- Born: 1434 or 1435 Scotland
- Died: 20 March 1465 (Aged 31) Zeeland
- Burial: Sandenburg, ter Veere, Zeeland
- Spouse: Wolfert VI of Borselen (m. 1444)
- Father: James I of Scotland
- Mother: Joan Beaufort

= Mary Stewart, Countess of Buchan =

Scottish princess, daughter of James I of Scotland

Mary Stewart, Countess of Buchan (1434 or 1435 - 20 March 1465) was the fifth daughter of James I of Scotland and Joan Beaufort, Queen of Scots. She married Wolfert VI of Borselen, a Zeelander nobleman, and lived in the Netherlands until her death in 1465. She had two children who died young.

==Family==
Mary had five sisters and twin brothers, one of whom died in infancy. Her surviving brother became James II of Scotland. Her sisters married into various European royal dynasties. Her sister Margaret became the dauphine of France, but died childless at age 20, apparently of fever. Her sister Isabella became the duchess of Brittany and had two daughters. Another sister, Eleanor, married a Habsburg archduke and lived in Austria, but died without any offspring. Her sister Joan, a deaf-mute, stayed in Scotland and married a Scottish earl, leaving four children, and her youngest sister, Annabella, was married twice and divorced twice and had children with her second husband, a Scottish earl.

==Marriage==
In 1444, Princess Mary married Wolfert VI van Borselen in Veere, Zeeland, Netherlands. He was the son of Hendrick van Borselen, Count of Grandpré and Jean van Halewyn. The marriage stimulated commercial relations between Scotland and the Low Countries and the establishment of the Scottish Staple at Veere.

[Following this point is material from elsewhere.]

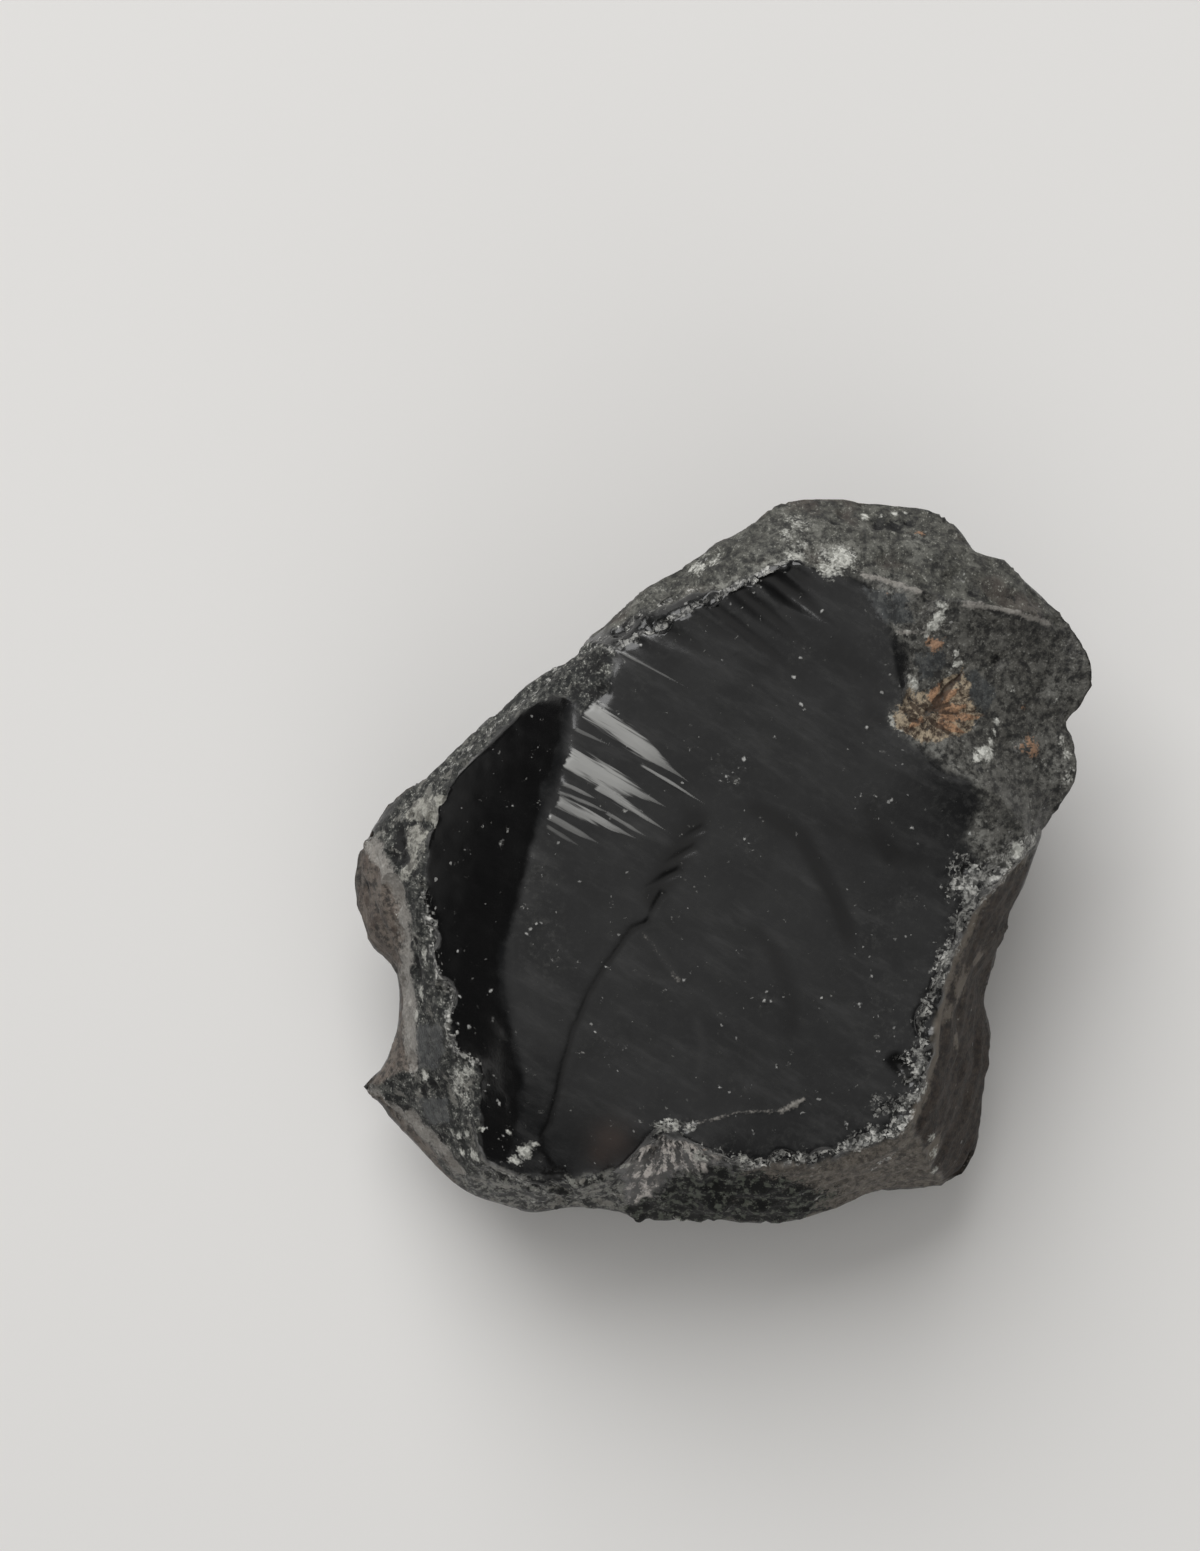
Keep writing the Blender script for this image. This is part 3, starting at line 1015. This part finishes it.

The Scottish king granted Mary's husband the title of Earl of Buchan, and so Mary became the Countess of Buchan. In 1464, her husband was a Marshal of France, and he was later created Wolfart VI, Lord of Veere and Count of Grandpre.

They had two children, who both died young:

- Charles. died in 1451.
- Jean.

== Death ==
Mary died on 20 March 1465, 30 to 40 years old, without surviving issue. She was buried in Sandenburg, ter Veere, Zeeland.

After her death, her husband married Charlotte de Bourbon, daughter of Louis I, Count of Montpensier. Their daughter Anna married a grandson of Philip the Good. Wolfart died 1487.

The title of Buchan was eventually conferred, in 1469, on her half-brother James Stewart (her mother's son by her second marriage), who was called the 1st Earl of Buchan.